Le Conseil européen qui se tiendra à la fin de la semaine devrait décider de porter, pour ce qui est du dispositif actuellement à l’œuvre, à 440 milliards d'euros la capacité de prêt effective du Fonds européen de stabilité financière. C’est dans cette perspective qu’il est proposé, dans le cadre du projet de loi de finances rectificative, d’autoriser un relèvement du plafond de la garantie accordée par la France aux émissions du FESF, plafond qui passerait de 115 milliards d'euros à 155 milliards d'euros. Il conviendra d’évoquer à quelles conditions le Parlement est susceptible d’accepter un tel relèvement.
N’oublions pas non plus que nous devrons contribuer au financement en capital du Mécanisme européen dès son entrée en vigueur.

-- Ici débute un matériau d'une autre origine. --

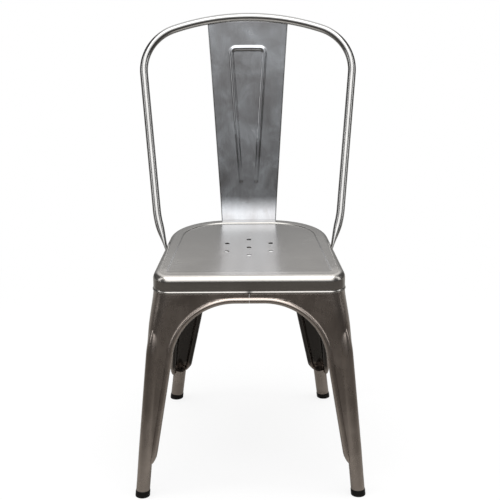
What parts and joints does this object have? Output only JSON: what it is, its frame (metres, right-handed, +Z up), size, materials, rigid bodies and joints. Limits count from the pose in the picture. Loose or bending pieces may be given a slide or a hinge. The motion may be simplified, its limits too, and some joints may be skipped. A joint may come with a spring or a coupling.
{
  "type": "metal bistro chair",
  "caption": "Stacking metal bistro chair: pressed sheet seat with drain holes, splayed pressed legs, bent tube back hoop and a central pressed splat.",
  "frame": {"origin": "floor level, in the middle of the footprint's bounding box", "axes": "+Z up, -Y the way the sitter looks, +X to the right when facing the chair from the front"},
  "size_m": [0.4446, 0.5151, 0.8519],
  "materials": {
    "pressed_steel": "raw brushed steel sheet under clear lacquer, dark and slightly mottled",
    "tube_steel": "raw steel tube under clear lacquer",
    "rivet_steel": "plain steel rivet",
    "foot_plastic": "black moulded plastic"
  },
  "bodies": {
    "root": {"seat_pan": "pressed_steel", "front_right_leg": "pressed_steel", "front_left_leg": "pressed_steel", "rear_right_leg": "pressed_steel", "rear_left_leg": "pressed_steel", "back_splat": "pressed_steel", "cross_brace_upper": "pressed_steel", "cross_brace_lower": "pressed_steel", "back_hoop": "tube_steel", "brace_rivet": "rivet_steel", "front_right_foot": "foot_plastic", "front_left_foot": "foot_plastic", "rear_right_foot": "foot_plastic", "rear_left_foot": "foot_plastic"}
  },
  "joints": []
}
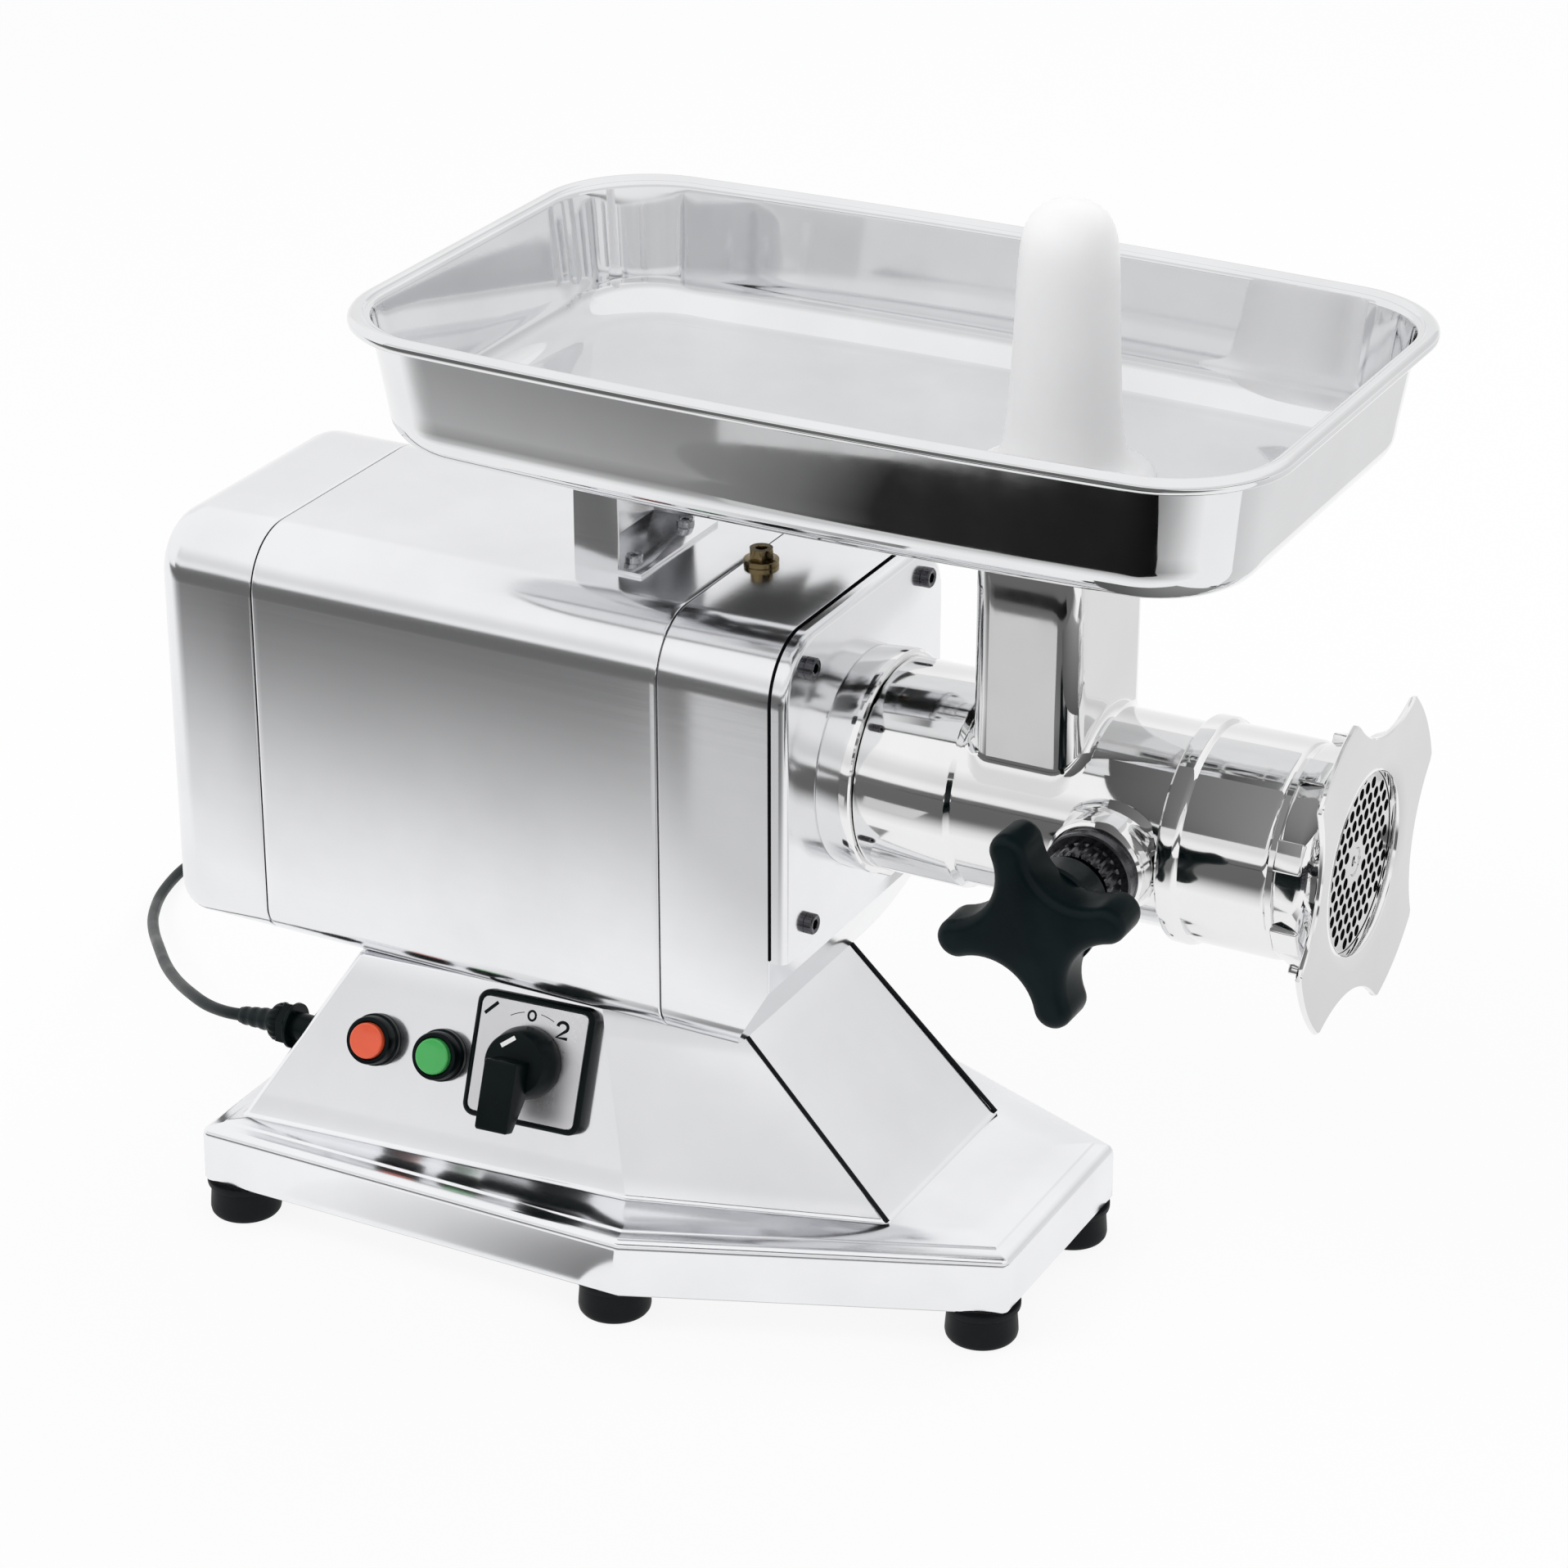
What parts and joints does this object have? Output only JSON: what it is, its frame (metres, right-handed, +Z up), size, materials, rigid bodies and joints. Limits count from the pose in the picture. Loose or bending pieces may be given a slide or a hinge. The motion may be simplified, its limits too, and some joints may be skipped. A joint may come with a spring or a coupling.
{
  "type": "electric meat grinder",
  "caption": "bench-top electric meat grinder: geared motor housing on a folded sheet stand, worm head with ring nut, feed tray, pusher, push buttons and rotary switch",
  "frame": {"origin": "centre of the bounding box at floor level, cord left out", "axes": "+X towards the outlet, +Y away from the control panel, +Z up"},
  "size_m": [0.877, 0.5985, 0.618],
  "materials": {
    "steel": "satin stainless",
    "polished": "mirror polished stainless",
    "rubber": "matt black rubber",
    "black_rubber": "black cable rubber",
    "brass": "turned brass",
    "copper": "enamelled copper wire",
    "laminations": "varnished laminations",
    "aluminium": "cast",
    "black_plastic": "black moulded plastic",
    "black_metal": "blackened, knurled",
    "white_plastic": "white food-grade plastic",
    "red_plastic": "red-orange",
    "green_plastic": "green",
    "grey_plastic": "grey moulded plastic",
    "silver_face": "light silver dial face"
  },
  "bodies": {
    "base": {"base_tray": "steel", "bottom_cover": "steel", "feet": "rubber", "foot_bolts": "steel", "pedestal": "steel", "pedestal_screws": "steel", "housing_sleeve": "steel", "rear_cap": "steel", "cap_screws": "steel", "front_casing": "steel", "front_plate": "steel", "plate_screws": "steel", "oil_plug": "brass", "neck_flange": "steel", "head_body": "steel", "thrust_washer": "brass", "grinder_plate": "steel", "tray_bracket": "steel", "bracket_screws": "steel", "stop_bezel": "black_plastic", "start_bezel": "black_plastic", "contact_blocks": "grey_plastic", "switch_frame": "black_plastic", "switch_face": "silver_face", "switch_body": "grey_plastic", "cord_gland": "black_plastic", "strain_relief": "black_rubber", "power_cord": "black_rubber", "cord_coil": "black_rubber", "power_plug": "black_rubber", "plug_pins": "steel", "motor_stator": "laminations", "motor_windings": "copper", "motor_shields": "aluminium", "motor_bearings": "steel", "gearbox_case": "aluminium", "gear_bearings": "steel", "oil_seal": "black_rubber", "capacitor": "white_plastic"},
    "drive": {"worm": "steel", "worm_pin": "steel", "knife": "steel", "drive_shaft": "steel", "drive_gear": "steel"},
    "mid": {"mid_shaft": "steel", "mid_gear": "steel", "mid_pinion": "steel"},
    "motor": {"motor_rotor": "steel", "motor_shaft": "steel", "motor_pinion": "steel", "cooling_fan": "black_plastic"},
    "nut": {"ring_nut": "steel"},
    "lock": {"lock_stud": "steel", "lock_collar": "black_metal", "lock_knob": "black_plastic"},
    "tray_body": {"tray": "polished"},
    "pusher_body": {"pusher": "white_plastic"},
    "stop": {"stop_button": "red_plastic"},
    "start": {"start_button": "green_plastic"},
    "switch": {"switch_handle": "black_plastic"}
  },
  "joints": [
    {"name": "drive_spin", "type": "hinge", "parent": "base", "child": "drive", "pos_m": [0.1, 0, 0.2965], "axis": [1, 0, 0], "continuous": true},
    {"name": "mid_spin", "type": "hinge", "parent": "base", "child": "mid", "pos_m": [0, 0, 0.22525], "axis": [1, 0, 0], "continuous": true},
    {"name": "motor_spin", "type": "hinge", "parent": "base", "child": "motor", "pos_m": [-0.2, 0, 0.28725], "axis": [1, 0, 0], "continuous": true},
    {"name": "nut_turn", "type": "hinge", "parent": "base", "child": "nut", "pos_m": [0.29, 0, 0.2965], "axis": [1, 0, 0], "range_deg": [0, 720]},
    {"name": "lock_turn", "type": "hinge", "parent": "base", "child": "lock", "pos_m": [0.216, -0.1, 0.2965], "axis": [0, -1, 0], "range_deg": [0, 540]},
    {"name": "tray_lift", "type": "slide", "parent": "base", "child": "tray_body", "axis": [0, 0, 1], "range_m": [0, 0.12]},
    {"name": "pusher_lift", "type": "slide", "parent": "tray_body", "child": "pusher_body", "axis": [0, 0, 1], "range_m": [0, 0.28]},
    {"name": "stop_press", "type": "slide", "parent": "base", "child": "stop", "axis": [-0.0754, 0.9158, -0.3944], "range_m": [0, 0.004], "stiffness_N_per_m": 800, "springref_m": -0.003},
    {"name": "start_press", "type": "slide", "parent": "base", "child": "start", "axis": [-0.0754, 0.9158, -0.3944], "range_m": [0, 0.004], "stiffness_N_per_m": 800, "springref_m": -0.003},
    {"name": "switch_turn", "type": "hinge", "parent": "base", "child": "switch", "pos_m": [-0.10161, -0.09065, 0.1163], "axis": [0.0754, -0.9158, 0.3944], "range_deg": [-90, 0]}
  ],
  "couplings": [
    {"joint": "mid_spin", "follows": "drive_spin", "ratio": -2.8},
    {"joint": "motor_spin", "follows": "drive_spin", "ratio": 9.6}
  ]
}
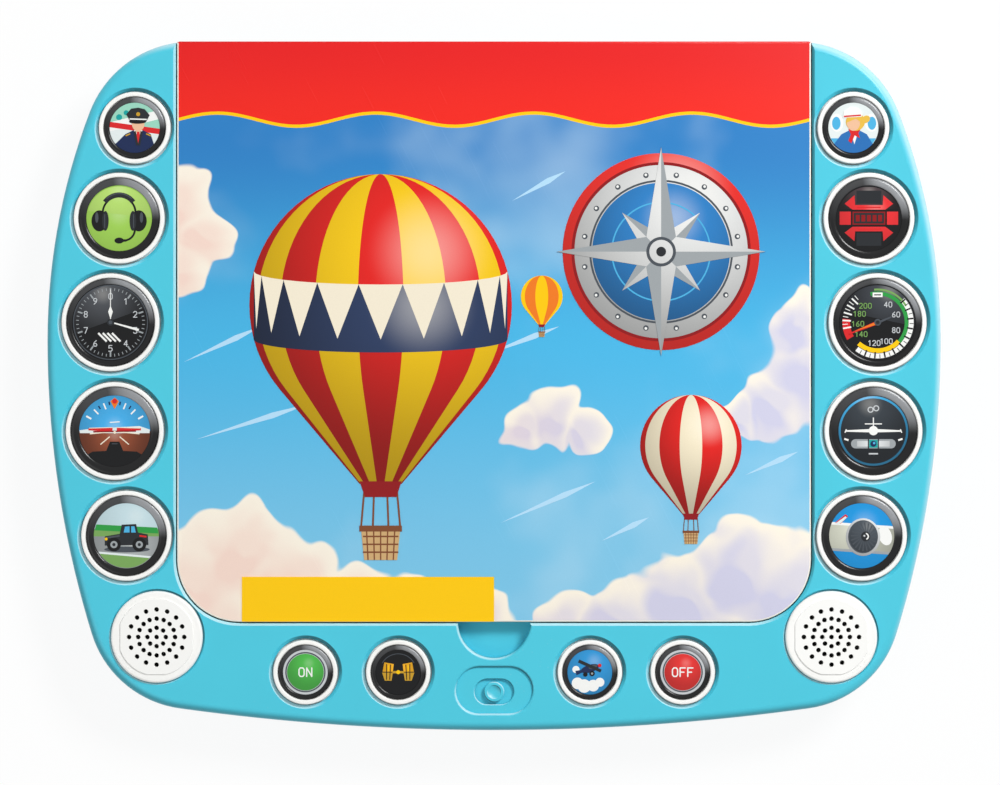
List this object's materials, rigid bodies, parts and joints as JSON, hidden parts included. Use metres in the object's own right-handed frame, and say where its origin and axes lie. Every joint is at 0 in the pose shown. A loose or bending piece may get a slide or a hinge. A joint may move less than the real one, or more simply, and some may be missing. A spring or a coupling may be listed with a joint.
{
  "type": "sound book",
  "caption": "Board book hinged in the open-topped tray of a plastic console with round sound buttons, speaker grilles and a slide switch.",
  "frame": {"origin": "centre of the console's box on the surface that it lies on", "axes": "+X to the right of someone reading the cover, +Y towards the book's spine, +Z out of the cover"},
  "size_m": [0.3, 0.2312, 0.03],
  "materials": {
    "turquoise_plastic": "semi-gloss moulded ABS",
    "rear_plastic": "fine-textured moulded ABS",
    "white_plastic": "gloss moulded ABS",
    "label_print": "printed disc under a clear dome",
    "cover_print": "gloss-laminated print",
    "page_board": "uncoated board edge",
    "circuit_board": "solder mask",
    "silicone": "matt silicone",
    "speaker_black": "matt",
    "battery_jacket": "printed jacket",
    "steel": "plated"
  },
  "bodies": {
    "console": {"front_shell": "turquoise_plastic", "rear_cover": "rear_plastic", "battery_door": "rear_plastic", "cover_back": "cover_print", "book_spine": "cover_print", "page_block": "page_board", "main_board": "circuit_board", "left_key_board": "circuit_board", "right_key_board": "circuit_board", "left_keypad": "silicone", "right_keypad": "silicone", "bottom_keypad": "silicone", "left_speaker_grille": "white_plastic", "right_speaker_grille": "white_plastic", "left_speaker": "speaker_black", "right_speaker": "speaker_black", "switch_body": "speaker_black", "battery_1": "battery_jacket", "battery_2": "battery_jacket", "contact_bridge": "steel", "contact_plus": "steel", "contact_minus": "steel", "battery_door_screw": "steel", "case_screw_1": "steel", "case_screw_2": "steel", "case_screw_3": "steel", "case_screw_4": "steel"},
    "cover": {"cover_front": "cover_print"},
    "switch": {"switch_knob": "turquoise_plastic"},
    "left_button_1": {"left_button_1": "white_plastic", "left_label_1": "label_print"},
    "left_button_2": {"left_button_2": "white_plastic", "left_label_2": "label_print"},
    "left_button_3": {"left_button_3": "white_plastic", "left_label_3": "label_print"},
    "left_button_4": {"left_button_4": "white_plastic", "left_label_4": "label_print"},
    "left_button_5": {"left_button_5": "white_plastic", "left_label_5": "label_print"},
    "right_button_1": {"right_button_1": "white_plastic", "right_label_1": "label_print"},
    "right_button_2": {"right_button_2": "white_plastic", "right_label_2": "label_print"},
    "right_button_3": {"right_button_3": "white_plastic", "right_label_3": "label_print"},
    "right_button_4": {"right_button_4": "white_plastic", "right_label_4": "label_print"},
    "right_button_5": {"right_button_5": "white_plastic", "right_label_5": "label_print"},
    "bottom_button_1": {"bottom_button_1": "white_plastic", "bottom_label_1": "label_print"},
    "bottom_button_2": {"bottom_button_2": "white_plastic", "bottom_label_2": "label_print"},
    "bottom_button_3": {"bottom_button_3": "white_plastic", "bottom_label_3": "label_print"},
    "bottom_button_4": {"bottom_button_4": "white_plastic", "bottom_label_4": "label_print"}
  },
  "joints": [
    {"name": "cover_hinge", "type": "hinge", "parent": "console", "child": "cover", "pos_m": [0, 0.11555, 0.02585], "axis": [-1, 0, 0], "range_deg": [0, 180]},
    {"name": "switch_slide", "type": "slide", "parent": "console", "child": "switch", "axis": [1, 0, 0], "range_m": [-0.0022, 0.0022]},
    {"name": "left_button_1_press", "type": "slide", "parent": "console", "child": "left_button_1", "axis": [0, 0, -1], "range_m": [0, 0.0015], "stiffness_N_per_m": 400, "springref_m": -0.0006},
    {"name": "left_button_2_press", "type": "slide", "parent": "console", "child": "left_button_2", "axis": [0, 0, -1], "range_m": [0, 0.0015], "stiffness_N_per_m": 400, "springref_m": -0.0006},
    {"name": "left_button_3_press", "type": "slide", "parent": "console", "child": "left_button_3", "axis": [0, 0, -1], "range_m": [0, 0.0015], "stiffness_N_per_m": 400, "springref_m": -0.0006},
    {"name": "left_button_4_press", "type": "slide", "parent": "console", "child": "left_button_4", "axis": [0, 0, -1], "range_m": [0, 0.0015], "stiffness_N_per_m": 400, "springref_m": -0.0006},
    {"name": "left_button_5_press", "type": "slide", "parent": "console", "child": "left_button_5", "axis": [0, 0, -1], "range_m": [0, 0.0015], "stiffness_N_per_m": 400, "springref_m": -0.0006},
    {"name": "right_button_1_press", "type": "slide", "parent": "console", "child": "right_button_1", "axis": [0, 0, -1], "range_m": [0, 0.0015], "stiffness_N_per_m": 400, "springref_m": -0.0006},
    {"name": "right_button_2_press", "type": "slide", "parent": "console", "child": "right_button_2", "axis": [0, 0, -1], "range_m": [0, 0.0015], "stiffness_N_per_m": 400, "springref_m": -0.0006},
    {"name": "right_button_3_press", "type": "slide", "parent": "console", "child": "right_button_3", "axis": [0, 0, -1], "range_m": [0, 0.0015], "stiffness_N_per_m": 400, "springref_m": -0.0006},
    {"name": "right_button_4_press", "type": "slide", "parent": "console", "child": "right_button_4", "axis": [0, 0, -1], "range_m": [0, 0.0015], "stiffness_N_per_m": 400, "springref_m": -0.0006},
    {"name": "right_button_5_press", "type": "slide", "parent": "console", "child": "right_button_5", "axis": [0, 0, -1], "range_m": [0, 0.0015], "stiffness_N_per_m": 400, "springref_m": -0.0006},
    {"name": "bottom_button_1_press", "type": "slide", "parent": "console", "child": "bottom_button_1", "axis": [0, 0, -1], "range_m": [0, 0.0015], "stiffness_N_per_m": 400, "springref_m": -0.0006},
    {"name": "bottom_button_2_press", "type": "slide", "parent": "console", "child": "bottom_button_2", "axis": [0, 0, -1], "range_m": [0, 0.0015], "stiffness_N_per_m": 400, "springref_m": -0.0006},
    {"name": "bottom_button_3_press", "type": "slide", "parent": "console", "child": "bottom_button_3", "axis": [0, 0, -1], "range_m": [0, 0.0015], "stiffness_N_per_m": 400, "springref_m": -0.0006},
    {"name": "bottom_button_4_press", "type": "slide", "parent": "console", "child": "bottom_button_4", "axis": [0, 0, -1], "range_m": [0, 0.0015], "stiffness_N_per_m": 400, "springref_m": -0.0006}
  ]
}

La part de la France à cet égard est de l’ordre de 18 milliards d'euros ; si ce montant ne sera pas comptabilisé dans la détermination du solde dit « maastrichtien », il alourdira bien sûr l’endettement public et devra être pris en compte dans les perspectives pluriannuelles de nos finances publiques.
Je ferai une dernière remarque sur le volet international.
À la date de passage en Conseil des ministres du projet de loi de finances rectificative, le 11 mai dernier, les conclusions du Conseil européen des 24 et 25 mars précédents étaient connues depuis un mois et demi. Il eût donc été possible d’inscrire dans le projet initial le relèvement de garantie auquel je viens de faire allusion. La commission des finances regrette que cela n’ait pas été fait.
J’en viens maintenant aux aspects qui relèvent traditionnellement d’un collectif budgétaire.
Je ferai tout d’abord observer que le texte était d’une taille assez modeste au départ, comprenant 23 articles, et que l’Assemblée nationale en a ajouté 39.